What is the place of the university in contemporary society?
What should be the physical characteristics of the university as a space in the public sphere?
This event will reflect on these and related questions and bring the example of CEU to bear on the history of universities – and the other way around.

We will be addressing the “place” of the university in a double sense: in terms of the complex relations between the university and society, and in terms of the physical space created by the university’s architecture. Depending on the university model, the social and political place of the university can vary dramatically: a research university arguably has a different role to play than a liberal arts college. Likewise, a university’s place on the urban map and its spatial organization can reveal much about how concepts of teaching and research have changed over time, about distinctions between academic and other forms of knowledge, about division and convergence between different disciplines, about the ways in which universities generate and transmit knowledge, and about the role they have played (or were meant to play) in public life.

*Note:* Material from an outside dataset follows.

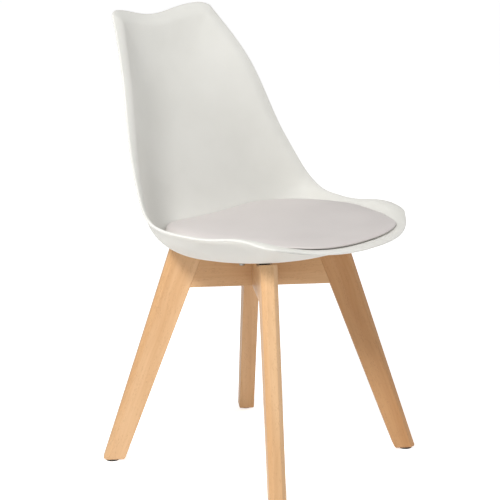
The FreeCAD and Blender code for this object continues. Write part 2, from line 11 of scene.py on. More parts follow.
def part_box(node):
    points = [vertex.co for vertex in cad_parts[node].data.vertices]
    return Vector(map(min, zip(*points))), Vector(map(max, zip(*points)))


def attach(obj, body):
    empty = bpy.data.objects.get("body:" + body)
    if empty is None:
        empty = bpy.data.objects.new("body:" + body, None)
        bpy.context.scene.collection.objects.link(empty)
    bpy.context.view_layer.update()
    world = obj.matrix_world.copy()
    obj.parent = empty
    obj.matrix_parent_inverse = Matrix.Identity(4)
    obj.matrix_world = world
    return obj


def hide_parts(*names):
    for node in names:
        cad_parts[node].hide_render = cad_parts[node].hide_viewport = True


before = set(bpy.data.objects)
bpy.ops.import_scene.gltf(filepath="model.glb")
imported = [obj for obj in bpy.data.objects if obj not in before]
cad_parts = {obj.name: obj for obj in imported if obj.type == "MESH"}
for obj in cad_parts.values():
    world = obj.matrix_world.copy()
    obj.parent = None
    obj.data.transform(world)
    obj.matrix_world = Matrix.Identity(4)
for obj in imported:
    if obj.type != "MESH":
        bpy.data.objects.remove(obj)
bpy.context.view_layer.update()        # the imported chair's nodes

scene = bpy.context.scene
scene.view_settings.view_transform = "Standard"
print("frame loaded:", len(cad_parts), "nodes")


# the camera, and the studio round the chair
cameraPlace = {
    "azimuth": -51.114,      # degrees round from the front, positive towards +X
    "elevation": 13.016,
    "roll": -0.2645,
    "distance": 3.0737,      # metres from the aim point
    "aimHeight": 0.4049,
    "lens": 120.18,          # mm on a 36 mm wide sensor
    "shiftX": -0.0186,
    "shiftY": -0.0101,
    "nearClip": 0.1,
    "farClip": 60,
}


def makeCamera(place):
    azimuth, elevation, roll = (math.radians(place[word]) for word in ("azimuth", "elevation", "roll"))
    back = Vector((math.sin(azimuth) * math.cos(elevation),
                   -math.cos(azimuth) * math.cos(elevation),
                   math.sin(elevation)))
    right = Vector((0, 0, 1)).cross(back).normalized()
    up = back.cross(right)
    tiltedRight = right * math.cos(roll) + up * math.sin(roll)
    tiltedUp = up * math.cos(roll) - right * math.sin(roll)
    data = bpy.data.cameras.new("camera")
    data.lens = place["lens"]
    data.shift_x = place["shiftX"]
    data.shift_y = place["shiftY"]
    data.clip_start = place["nearClip"]
    data.clip_end = place["farClip"]
    camera = bpy.data.objects.new("camera", data)
    turn = Matrix((tiltedRight, tiltedUp, back)).transposed().to_4x4()
    stand = Vector((0, 0, place["aimHeight"])) + back * place["distance"]
    camera.matrix_world = Matrix.Translation(stand) @ turn
    scene.collection.objects.link(camera)
    scene.camera = camera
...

It is organized by Junge Akademie members Jan Hennings (History Department, CEU) and Fabian Krämer (History Department, Ludwig-Maximilians-University, Munich). It will bring historians of science and universities into a conversation with actors and planners of university life.

Program

17:30 Welcome Remarks (Michael Ignatieff)

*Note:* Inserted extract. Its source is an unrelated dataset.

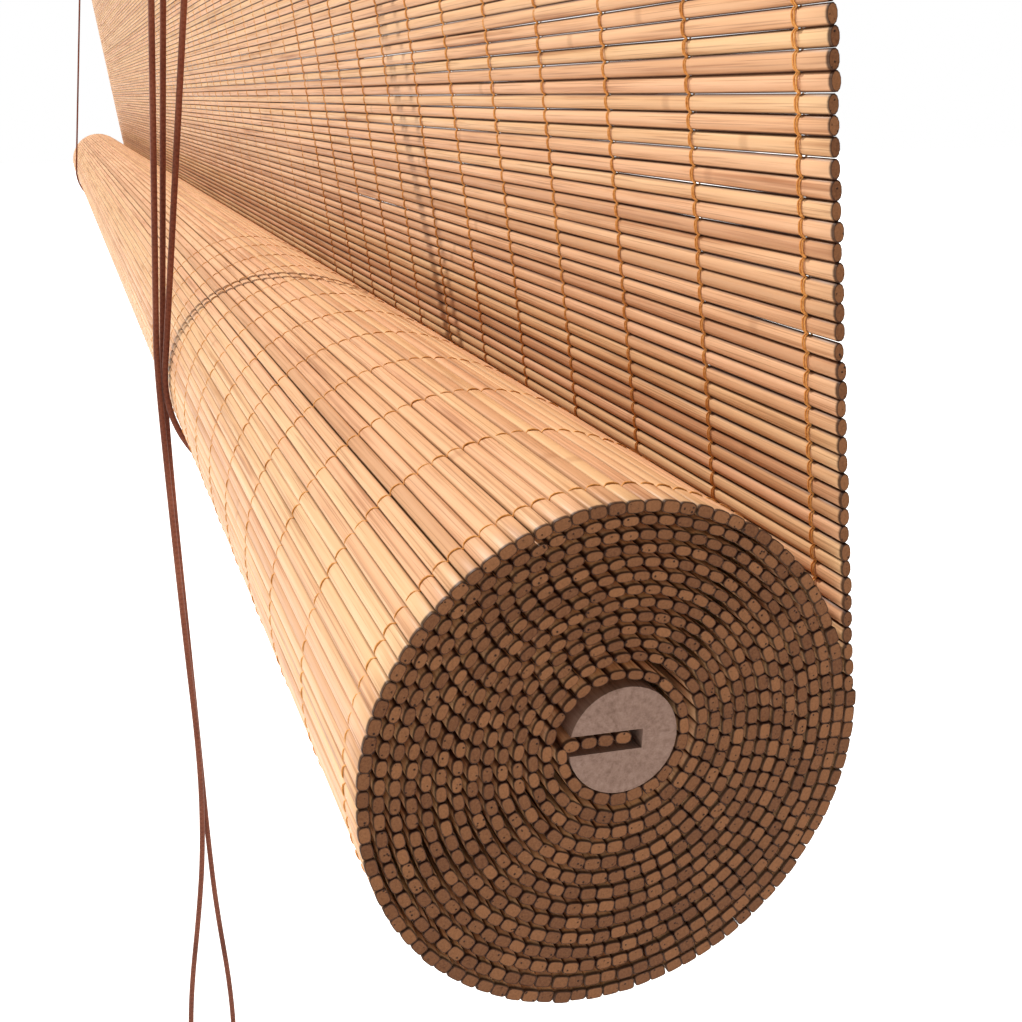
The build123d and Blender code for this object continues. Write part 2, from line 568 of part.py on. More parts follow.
def roller_slot():
    """The slanted slot that the roller's journals ride in, through both side walls."""
    room = JOURNAL_RADIUS + 0.1
    half = ROLLER_HALF + JOURNAL_LENGTH + 0.3
    low = ROLLER_LOW
    high = ROLLER_LOW + ROLLER_PATH * (ROLLER_TRAVEL + 0.2)
    ends = [rod((p.X - half, p.Y, p.Z), (p.X + half, p.Y, p.Z), room) for p in (low, high)]
    tilt = degrees(atan2(high.Z - low.Z, high.Y - low.Y))
    middle = (low + high) * 0.5
    web = Pos(*middle) * Rot(tilt, 0, 0) * Box(2 * half, (high - low).length, 2 * room)
    return ends[0] + ends[1] + web


# ---------------------------------------------------------------- rail and its fittings
def plate_centres():
    return [-PLATE_SPACING / 2, PLATE_SPACING / 2]


def plate_screw_seats(x):
    y = PLATE_THICK / 2
    return [(x, y, RAIL_TOP - 4.0), (x, y, RAIL_TOP - 10.0)]


def hanger_plate(x):
    half = PLATE_WIDTH / 2
    low = RAIL_TOP - PLATE_TAIL
    body = block(x - half, x + half, -PLATE_THICK / 2, PLATE_THICK / 2, low, 0)
    crown = rod((x, -PLATE_THICK / 2, 0), (x, PLATE_THICK / 2, 0), half)
    hole = rod((x, -PLATE_THICK, 0), (x, PLATE_THICK, 0), PLATE_HOLE_RADIUS)
    body = body + crown - hole
    for seat in plate_screw_seats(x):
        body -= screw(seat, (0, -1, 0), clearance=SEAT)
    return body


def anchor_screw_seat(x):
    return (x, RAIL_BACK + ANCHOR_THICK, RAIL_TOP - 6.0)


def anchor_bracket(x):
    half = ANCHOR_WIDTH / 2
    low = ANCHOR_SHELF_TOP - ANCHOR_THICK
    upright = block(x - half, x + half, RAIL_BACK, RAIL_BACK + ANCHOR_THICK, low, RAIL_TOP - 1.0)
    shelf = block(x - half, x + half, RAIL_BACK, RAIL_BACK + ANCHOR_REACH, low, ANCHOR_SHELF_TOP)
    body = upright + shelf
    body -= rod((x, ANCHOR_HOLE_Y, low - 1), (x, ANCHOR_HOLE_Y, low + 3), ANCHOR_HOLE_RADIUS)
    return body - screw(anchor_screw_seat(x), (0, -1, 0), clearance=SEAT)


def nail_places():
    first = -MAT_WIDTH / 2 + 30.0
    step = (MAT_WIDTH - 60.0) / (NAIL_COUNT - 1)
    y = MAT_HALF + 0.15 + BATTEN_THICK
    return [(first + step * i, y, RAIL_BOTTOM + BATTEN_HEIGHT / 2) for i in range(NAIL_COUNT)]


def nail(place, clearance=0.0):
    x, y, z = place
    shank = rod((x, y, z), (x, y - NAIL_LENGTH - clearance, z), NAIL_RADIUS + clearance)
    if clearance:
        return shank
    return shank + rod((x, y, z), (x, y + NAIL_HEAD_HEIGHT, z), NAIL_HEAD_RADIUS)


def batten():
    front = MAT_HALF + 0.15
    body = block(-MAT_WIDTH / 2, MAT_WIDTH / 2, front, front + BATTEN_THICK, RAIL_BOTTOM, BATTEN_TOP)
    for place in nail_places():
        body -= nail(place, SEAT)
    return body


def head_rail():
    body = block(-MAT_WIDTH / 2, MAT_WIDTH / 2, RAIL_FRONT, RAIL_BACK, RAIL_BOTTOM, RAIL_TOP)
    body = fillet(body.edges().filter_by(Axis.X).filter_by(lambda e: e.center().Y < RAIL_FRONT + 1), 2.0)
    for place in nail_places():
        body -= nail(place, SEAT)
    for x in plate_centres():
        for seat in plate_screw_seats(x):
            body -= screw(seat, (0, -1, 0), clearance=SEAT)
    for x in (-PULL_X, PULL_X):
        body -= screw(anchor_screw_seat(x), (0, -1, 0), clearance=SEAT)
    for seat in left_block_screws() + lock_screws():
        body -= screw(seat, (0, 0, 1), clearance=SEAT)
    return body


# ---------------------------------------------------------------- build
save(head_rail(), "head_rail")
save(batten(), "mat_batten")
save(Compound([nail(p) for p in nail_places()]), "batten_nails")
for name, x in zip(("left", "right"), plate_centres()):
    save(hanger_plate(x), f"hanger_plate_{name}")
save(Compound([screw(s, (0, -1, 0)) for x in plate_centres() for s in plate_screw_seats(x)]), "hanger_screws")
for name, x in (("left", -PULL_X), ("right", PULL_X)):
    save(anchor_bracket(x), f"anchor_bracket_{name}")
save(Compound([screw(anchor_screw_seat(x), (0, -1, 0)) for x in (-PULL_X, PULL_X)]), "anchor_screws")

save(left_block(), "pulley_block_left")
save(wheel(LEFT_WHEEL_CENTRE, LEFT_AXLE), "pulley_wheel_left")
save(pin(LEFT_WHEEL_CENTRE, LEFT_AXLE, PIN_HALF), "pulley_pin_left")
save(cord_lock_body(), "cord_lock_body")
save(wheel(LOCK_WHEEL_CENTRE, LOCK_AXLE), "lock_wheel_back")
save(pin(LOCK_WHEEL_CENTRE, LOCK_AXLE, PIN_HALF), "lock_pin_back")
save(wheel(Vector(PULL_X, LOCK_WHEEL_Y, WHEEL_Z), CROSS_AXLE), "lock_wheel_front")
save(pin(Vector(PULL_X, LOCK_WHEEL_Y, WHEEL_Z), CROSS_AXLE, CROSS_PIN_HALF), "lock_pin_front")
save(lock_roller(), "lock_roller")
save(Compound([screw(s, (0, 0, 1)) for s in left_block_screws() + lock_screws()]), "block_screws")

slats = hanging_slats()
holes = [nail(place, 0.1) for place in nail_places()]
low, high = RAIL_BOTTOM + BATTEN_HEIGHT / 2 - 1.0, RAIL_BOTTOM + BATTEN_HEIGHT / 2 + 1.0
for i, slat in enumerate(slats):
    box = slat.bounding_box()
    if box.max.Z > low and box.min.Z < high and box.max.Z > RAIL_BOTTOM:
        for hole in holes:
            slat -= hole
        slats[i] = slat
save(Compound([s for slat in slats for s in slat.solids()]), "hanging_slats")
save(Compound(warp_threads()), "warp_threads")
save(rolled_mat(), "rolled_mat")
save(core_rod(), "core_rod")

save(lift_cord_left(), "lift_cord_left")
save(lift_cord_right(), "lift_cord_right")
for name, side in (("front", -1), ("back", 1)):
    save(free_cord(pull_points(side), f"pull_cord_{name}"), f"pull_cord_{name}")
    save(hank(side), f"pull_hank_{name}")
    save(free_cord(tail_points(side), f"pull_tail_{name}"), f"pull_tail_{name}")
save(hank_tie(), "hank_tie")
save(pull_knob(), "pull_knob")
save(knob_knot(), "knob_knot")

print("roll axis", round(ROLL_Y, 2), round(ROLL_Z, 2), "hanging slats", len(slats))
print("left axle", LEFT_AXLE, "at", LEFT_WHEEL_CENTRE)
print("lock axle", LOCK_AXLE, "at", LOCK_WHEEL_CENTRE)
print("roller at", ROLLER_LOW, "path", ROLLER_PATH)
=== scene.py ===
from math import atan2, cos, pi, radians, sin, tan

import bpy
import numpy as np
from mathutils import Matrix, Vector


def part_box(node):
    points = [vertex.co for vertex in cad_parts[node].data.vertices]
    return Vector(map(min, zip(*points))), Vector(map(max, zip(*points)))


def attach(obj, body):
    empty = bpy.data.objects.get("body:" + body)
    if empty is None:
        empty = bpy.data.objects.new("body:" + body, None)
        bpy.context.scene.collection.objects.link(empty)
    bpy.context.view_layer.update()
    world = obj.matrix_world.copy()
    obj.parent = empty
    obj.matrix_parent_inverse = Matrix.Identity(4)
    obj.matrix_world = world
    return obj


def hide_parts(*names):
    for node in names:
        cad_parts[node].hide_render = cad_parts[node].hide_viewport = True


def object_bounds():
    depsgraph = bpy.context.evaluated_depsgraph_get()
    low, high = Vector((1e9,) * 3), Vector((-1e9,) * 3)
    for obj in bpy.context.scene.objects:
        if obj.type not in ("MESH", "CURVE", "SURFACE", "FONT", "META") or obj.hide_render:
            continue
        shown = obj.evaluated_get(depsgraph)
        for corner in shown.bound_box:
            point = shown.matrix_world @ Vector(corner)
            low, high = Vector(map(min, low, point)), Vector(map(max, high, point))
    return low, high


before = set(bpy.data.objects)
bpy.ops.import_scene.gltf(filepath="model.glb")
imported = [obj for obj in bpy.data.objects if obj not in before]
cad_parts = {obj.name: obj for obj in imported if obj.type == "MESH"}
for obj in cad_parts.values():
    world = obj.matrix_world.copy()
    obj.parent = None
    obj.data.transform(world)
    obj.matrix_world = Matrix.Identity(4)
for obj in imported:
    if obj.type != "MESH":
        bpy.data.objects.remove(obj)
CAD_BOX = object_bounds()

# Bamboo roll-up blind.  Sizes are in millimetres and become metres in the meshes.
MM = 0.001
BLIND = "blind"               # the body that everything rides on except wheels and roller


def mm_box(node):
    low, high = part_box(node)
    return np.array(low) / MM, np.array(high) / MM


# ---------------------------------------------------------------- sizes from the frame
RAIL_LOW, RAIL_HIGH = mm_box("head_rail")
CORE_LOW, CORE_HIGH = mm_box("core_rod")
HALF_WIDTH = RAIL_HIGH[0]
RAIL_BOTTOM = RAIL_LOW[2]
CORE_RISE = 3.4               # the rod's middle above the middle of the outermost turn
ROLL_Y = (CORE_LOW[1] + CORE_HIGH[1]) / 2
ROLL_Z = (CORE_LOW[2] + CORE_HIGH[2]) / 2 - CORE_RISE
MAT_TOP = mm_box("hanging_slats")[1][2]

# ---------------------------------------------------------------- the bamboo mat
SLAT_PITCH = 2.65             # middle of one slat to the middle of the next
SLAT_THICK = 1.75             # thickness of the mat
LEAN = radians(7.2)           # the mat hangs this far out of plumb
TURN_OUTER = 37.35            # middle of the outermost turn
TURN_INNER = 9.25             # middle of the innermost turn
SLOT_ANGLE = radians(-3.0)    # tilt of the rod's slot
TURN_COUNT = 13.5 + (LEAN - SLOT_ANGLE) / (2 * pi)
TURN_STEP = (TURN_OUTER - TURN_INNER) / TURN_COUNT
ROLL_BULGE = 1.5              # the outer turns stand out at the top and the bottom
BULGE_TURN = radians(20)      # the bulges lie a little past the top and the bottom
ROLL_LOOSE = 1.2              # slack of the outer turns at the room side
STITCH_ROWS = 60
STITCH_EDGE = 8.0             # first row from the end of the slats
STITCH_STEP = (2 * HALF_WIDTH - 2 * STITCH_EDGE) / (STITCH_ROWS - 1)
CLOSE_ROWS = 12               # rows near the cut ends that get the finest threads
stitch_rows = [HALF_WIDTH - STITCH_EDGE - STITCH_STEP * i for i in range(STITCH_ROWS)]


def srgb(red, green, blue):
    """A colour as a designer names it, 0 to 255, in linear light."""
    line = [c / 255 for c in (red, green, blue)]
    return [c / 12.92 if c <= 0.04045 else ((c + 0.055) / 1.055) ** 2.4 for c in line] + [1.0]


# ---------------------------------------------------------------- shader sums
class Field:
    """A value that varies over a surface.  Sums on it add Math nodes."""

    def __init__(self, paint, socket):
        self.paint = paint
        self.socket = socket

    def _sum(self, operation, first, second=0.0):
        return self.paint.add("ShaderNodeMath", {0: first, 1: second}, operation=operation)

    def __add__(self, other):
        return self._sum("ADD", self, other)

    __radd__ = __add__

    def __sub__(self, other):
        return self._sum("SUBTRACT", self, other)

    def __rsub__(self, other):
        return self._sum("SUBTRACT", other, self)

    def __mul__(self, other):
        return self._sum("MULTIPLY", self, other)

    __rmul__ = __mul__

    def __pow__(self, other):
        return self._sum("POWER", self, other)

    def __abs__(self):
        return self._sum("ABSOLUTE", self)

    def fract(self):
        return self._sum("FRACT", self)

    def sine(self):
        return self._sum("SINE", self)

    def most(self, other):
        return self._sum("MAXIMUM", self, other)

    def step(self, low, high):
        """0 below low, 1 above high, and smooth between; low may be the larger."""
        sockets = {0: self, 1: low, 2: high, 3: 0.0, 4: 1.0}
        return self.paint.add("ShaderNodeMapRange", sockets, interpolation_type="SMOOTHSTEP")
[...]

I. Panel discussion: University Histories 
Chair: Karl Hall

Fabian Krämer: How Universities Became Two-Cultured Spaces (Abstract)

Denise Phillips: The University in Public Life: Some Vignettes from Germany and the United States (Abstract)

Respondent: Aziz Al-Azmeh

Discussion

II. Round Table: The Place of the University Today
Chair: Jan Hennings

Guests:
Mitchell Ash
Jean-Louis Fabiani
Dorit Geva
Maria Kronfeldner
Ulrike Plettenbacher

Reception

Participants

Mitchell Ash is a professor emeritus of modern history with emphasis in the History of Science and Speaker of the multi-disciplinary Ph.D. program, “The Sciences in Historical, Philosophical and Cultural Contexts“ at the University of Vienna.

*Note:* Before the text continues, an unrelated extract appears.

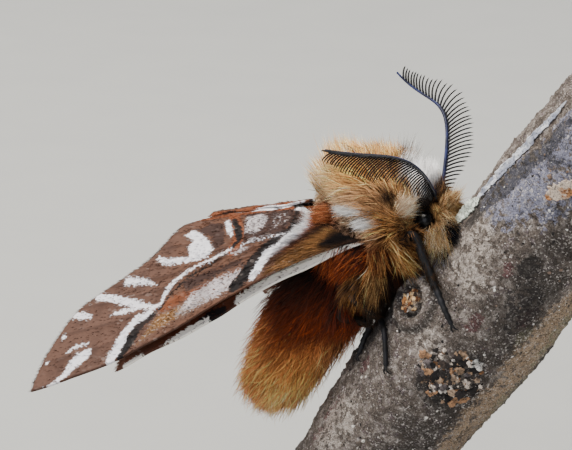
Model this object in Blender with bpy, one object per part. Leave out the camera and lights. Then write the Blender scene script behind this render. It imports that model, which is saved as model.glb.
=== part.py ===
"""A male Kentish glory moth (Endromis versicolora), life size, on a cut length of branch.

The moth clings to a leaning branch with its wings held like a roof.  It is a still museum
model: the branch is a short perch, and a flat base with one short rod carries the perch.

Sizes are in millimetres in the moth's own frame: X forward, Y to the moth's left, Z up, with
the zero point in the middle of the thorax.  MOTH_PLACE puts that point over the base.
Wings, legs and coat are written once and mirrored; Y is then measured out from the middle.
"""
import math
import random
from collections import namedtuple

import bmesh
import bpy
from mathutils import Matrix, Vector

MM = 0.001
GAP = 0.3
SPARE = 0.05
SLIVER = 0.001

# Place of the middle of the thorax over the middle of the base's underside
MOTH_PLACE = Vector((-4.5, 0.0, 28.2))
RIGHT, LEFT = -1, 1
SIDE_NAMES = {RIGHT: "right", LEFT: "left"}
UP = Vector((0.0, 0.0, 1.0))

# Thorax: an egg whose length dips towards the tail
THORAX_CENTRE = Vector((-0.5, 0.0, 0.3))
THORAX_DIP = math.radians(38)
THORAX_HALF = Vector((4.2, 3.6, 4.0))

# Head and eyes
HEAD_CENTRE = Vector((5.2, 0.0, 0.9))
HEAD_HALF = Vector((1.7, 1.6, 1.9))
EYE_PLACE = Vector((5.45, 1.5, 1.42))
EYE_RADIUS = 0.95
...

Aziz Al-Azmeh is a historian of the Arab World and a University Professor Emeritus at the History Department at CEU. His publications include, amongst others, Islam and Modernities, 3. edn. (London, 2008) und The Emergence of Islam in Late Antiquity, 2. edn. (Cambridge, 2017).

Jean-Louis Fabiani is Professor of Sociology and Social Anthropology at CEU. His research focusses among others on cultural policy and the sociology of culture.

Dorit Geva is Associate Professor at CEU’s Department of Sociology and Social Anthropology and the founding Dean of Undergraduate Studies at Central European University, overseeing launching of new BA’s at CEU Vienna.

Karl Hall is Associate Professor at the Department of History at CEU where he teaches courses on Central and East European history of science and intellectual history.

Jan Hennings is Associate Professor at the Department of History at CEU and a member of Die Junge Akademie in Germany. His work has focused on Russian-European diplomatic encounters in the early modern period.

Michael Ignatieff is a writer and former politician, Professor at the History Department and President and Rector of CEU. 

Fabian Krämer is Assistant Professor for the history of science at LMU Munich and a member of Die Junge Akademie in Germany. Among others, his research focusses on the pre-history of the “two cultures” of the sciences and the humanities/literature.

Maria Kronfeldner is Professor at the Department of Philosophy and at the Social Mind Center at CEU. Among others, her areas of competence are the history of the life sciences, general philosophy of science and the philosophy of mind.

Denise Phillips teaches German history and the history of science as Associate Professor of history at the University of Tennessee.  Her research focusses on intersections between science and civil society, as well as on interconnections between expert and lay knowledge.

Ulrike Plettenbacher, Director of CEU Vienna Campus, joined CEU in the beginning of 2019. She began her career at CEU as Head of Operations (VPO), supporting and conducting CEU's move from Budapest to Vienna.